In addition to inviting efficiency to the dinner table, digitized health care records also leaves the door open for unwanted guests like data breaches. Since 2009, more than 1,000 health data breaches at health care providers have been reported to the U.S. government.
Earlier this month, Politico released a piece positing that it's only 'a matter of time' until there is a major hack of health records. According to the story, a single identifying profile of a person can sell for as much as $500 on the black market, making it a big ticket item for thieves. Losing health care records could be detrimental to a person's identity and also puts the hospital under violation of federal law HIPAA, as defined by the Department of Health and Human Services to protects the privacy of an individual's health information.
As stated in a report conducted by the Identity Theft Resource Center, 395 security breaches have resulted in the exposure of 11 million files from 2014 until mid July. The first victim named in the report is St. Vincent's Breast Center.

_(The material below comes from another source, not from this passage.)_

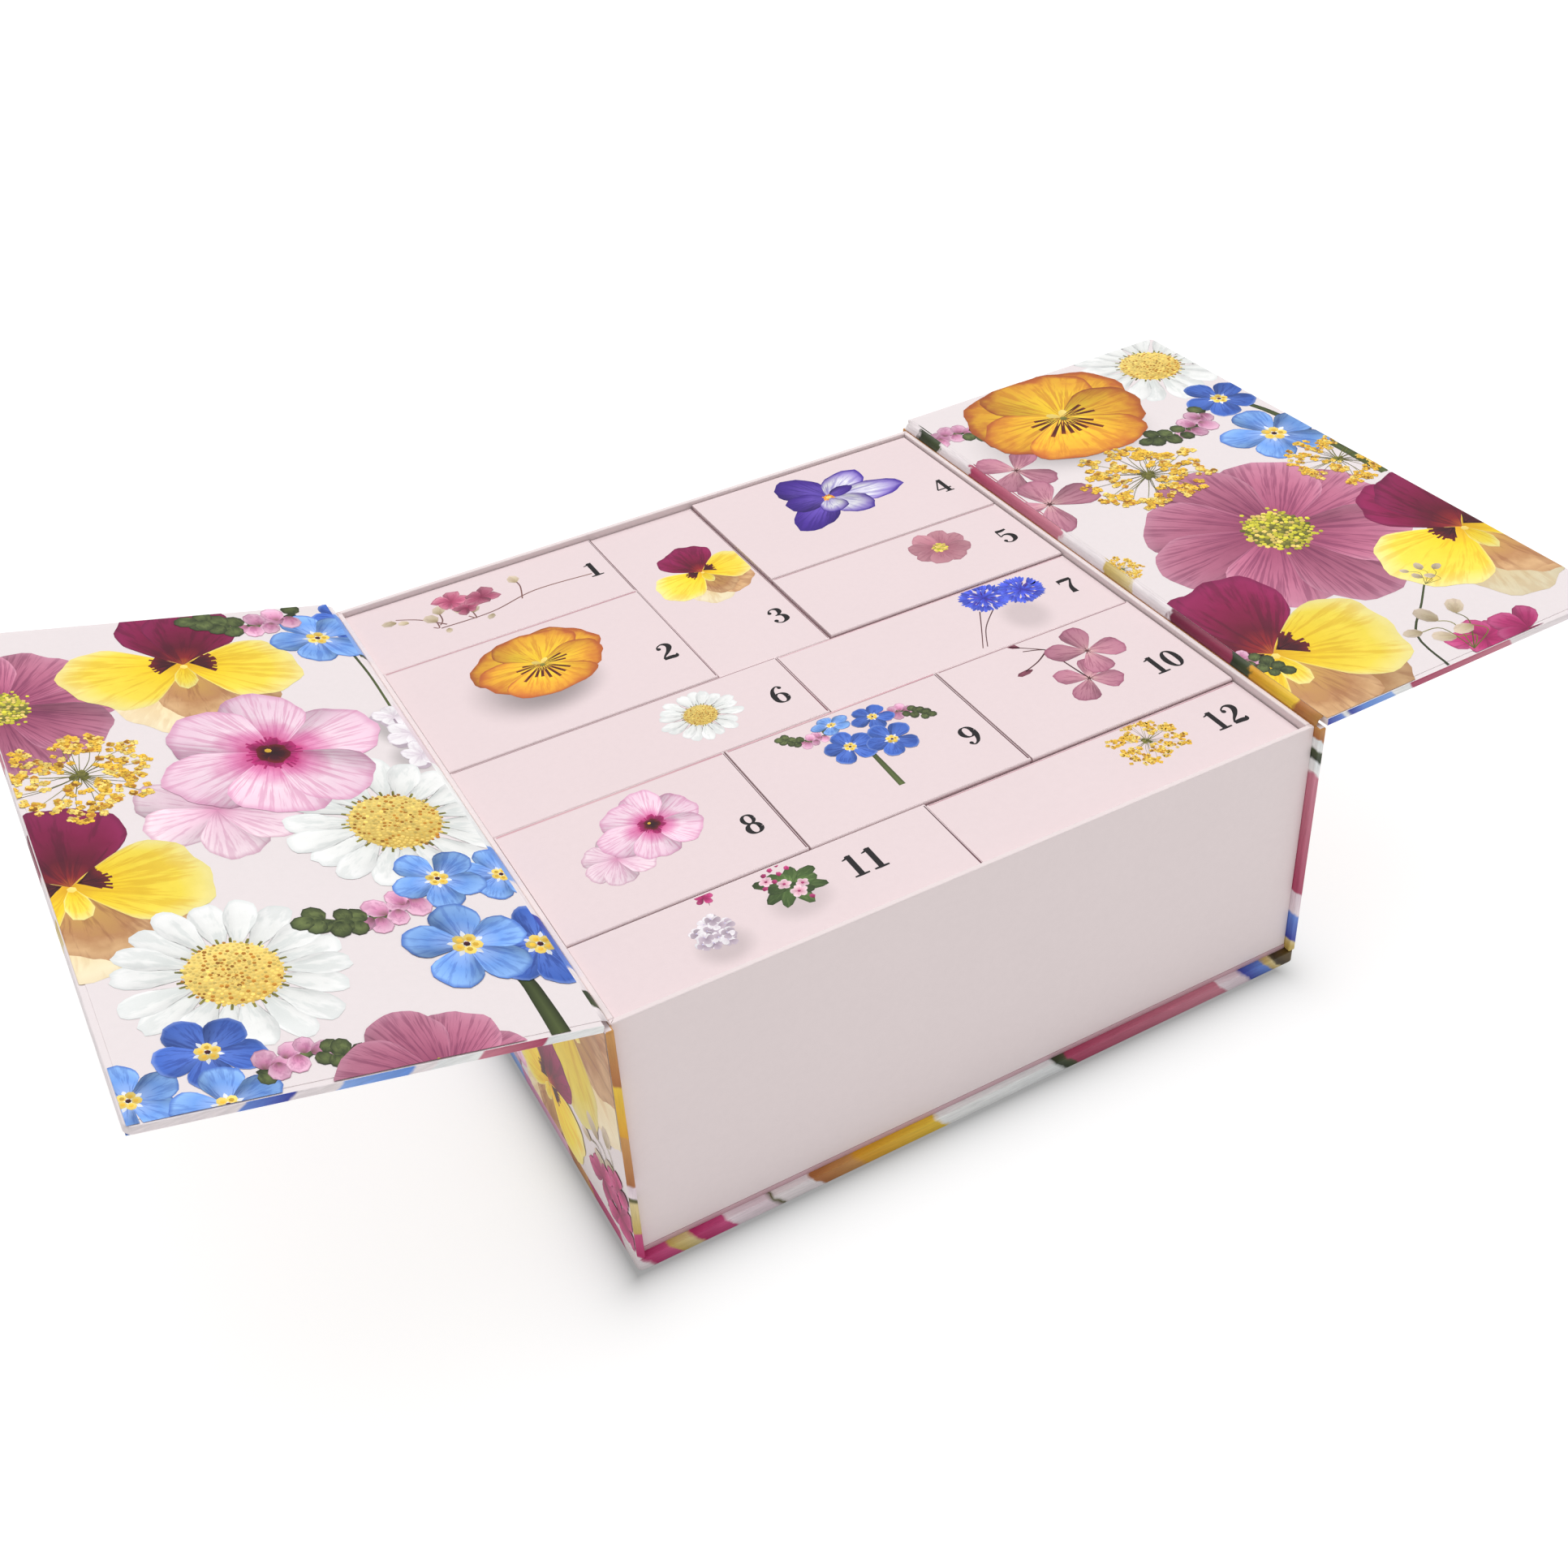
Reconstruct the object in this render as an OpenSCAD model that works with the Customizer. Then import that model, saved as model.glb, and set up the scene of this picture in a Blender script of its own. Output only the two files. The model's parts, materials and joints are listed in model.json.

A clerical error led the organization to mail out more than 63,000 letters with personal patient information to the wrong recipients.
Learn from Others' Mistakes
Maybe the health care industry can take a page out of retail's book. In the past year alone, highly reputable and successful retailers like Target, Inc. and Neiman Marcus have had their data breached. Target, one of the nation's largest retailers, had credit and debit card information belonging to 40 million customers exposed. Nearly double that amount of customers had their personal contact information compromised. Credit and debit card information is direct route to someone's wallet. Health care records are a direct route to someone's body and wellbeing.
Health Records: Lock Them Up and Throw Away the Key
Call it old fashioned but the digital route just may not win this round over print. When protecting sensitive data belonging to an individual, especially at the risk of breaking the law, and protecting an institute's reputation, it may be in the best interests of an organization to stick to a method that's worked since the beginning of health care. Unlike a traditional thief who may rob a store or bank that is close in proximity, malware thieves can attack from afar. This advantage also allows fraudsters to not only sneak by but entirely negate the expensive security measures implanted by organizations like cameras and other applications of technology. Physical records allow the keeper to lock them up in a place not exposed to the virtual dangers of the Internet.
Print distributors can offer document security, something that shouldn't be taken lightly when it comes to health care. They can provide options for all of the vulnerable documents that circulate within a hospital on a day-to-day basis like prescription pads, hospital records and more. It would be wise to reconsider jumping on the electronic health care record bandwagon and explore options that support security and protection.